New Life, Who's This?

 
When I first decided to go to church I had no idea what I was getting myself  into or what I expected the outcome to be, I just knew that my life needed to change & fast. I didn't grow up in church, in fact the only time I ever went was on Easter Sunday and that was because my mom made me but I knew I believed in God, I knew there was a Heaven and Hell, I knew that the world I was living in was getting crazier and scarier and I didn't want to get sucked into it. I knew how everyone around me was living and I didn't want my life to end up like that. I wanted more, happiness, a family a marriage I knew if I couldn't figure out how to get those things on my own then God would show me.

My first day attending church was like the first day at a new school,  of course I didn't  know anyone and I had only just moved there a few months ago but I stuck it out and I kept going back, I was hungry for the word and desperate to change my life. I had never experienced someone teaching me about God the way the Apostle did. How he explained who God was and why Jesus did what he did for us. It was like listening to the history channel and learning where i came from and who I really was in Christ. The Apostle spoke as if he knew what we were going through, all our life problems and how there was a solution and a way out of all of it. It was God! The answer to all life's problems, there was no situation or person that God could not fix if they were willing to give their lives to him.

I had been going to church for a few weeks, and my days were starting to look brighter, of course all my problems were still there and my life style hadn't changed much but I was getting up every Sunday morning and attending church, the more I heard the word the stronger my Faith got and then God started to move and work things out in my life, he had sent me something so special I never saw it coming!

Friday, June 10, 2016

Going Back Was Not An Option

 
So what do you do when your life takes a turn for the unexpected and you lose everything you started off with?

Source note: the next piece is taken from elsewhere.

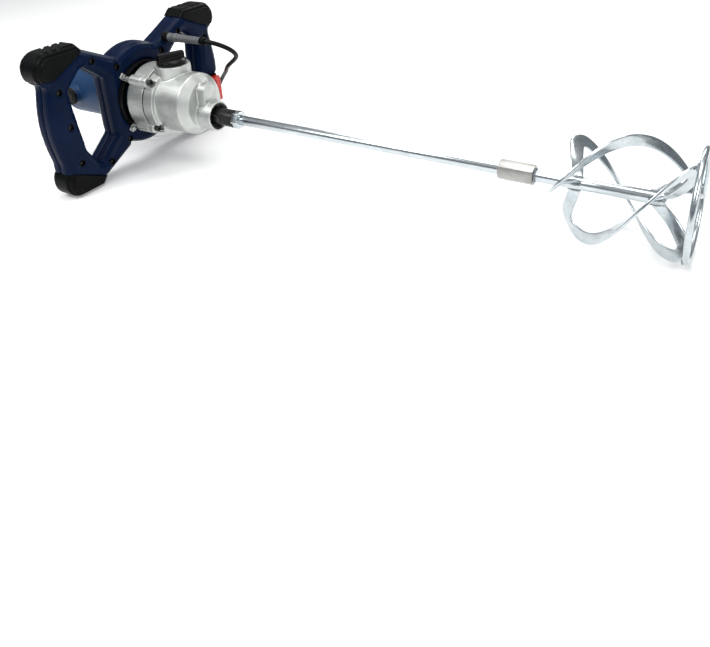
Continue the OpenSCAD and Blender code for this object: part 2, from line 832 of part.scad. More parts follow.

This is exactly what happened to me once I left home. The plan I had FAILED and going back home wasn't and option. I've never been a quitter or some one who just gives up and falls into a depression but I was finding myself dealing with anxiety, something I had never experienced before. I had no idea what my next move was going to be but I knew I had to move fast because I had no where to go and nobody to help. When you find yourself spending the night at a strangers house you realize "this cant be my life".

Back on Interstate 95 heading North I stopped at my Aunts house along the way. Little did I know this would become my permanent home and the beginning of a brand new life. I settled into my new place and as usual fell back into that same routine, working, partying and bad friends. You would think by now that I would have figured out that this wasn't the life for me, but I continued on and for a little while things seemed to be ok until life smacked me in the face. Ever felt like your problems were just too much, like things never seem to go right? That was the path I was heading down. I had reached a point where I was just tired of all the nonsense, this wasn't the life I wanted to live. I knew I couldn't make the change on my own, was I weak? No! But its so much easier to do the wrong things than it is to do what's right. I knew I had to find a way to figure out what my life's purpose was really about, and that's when I decided I was going to go to church.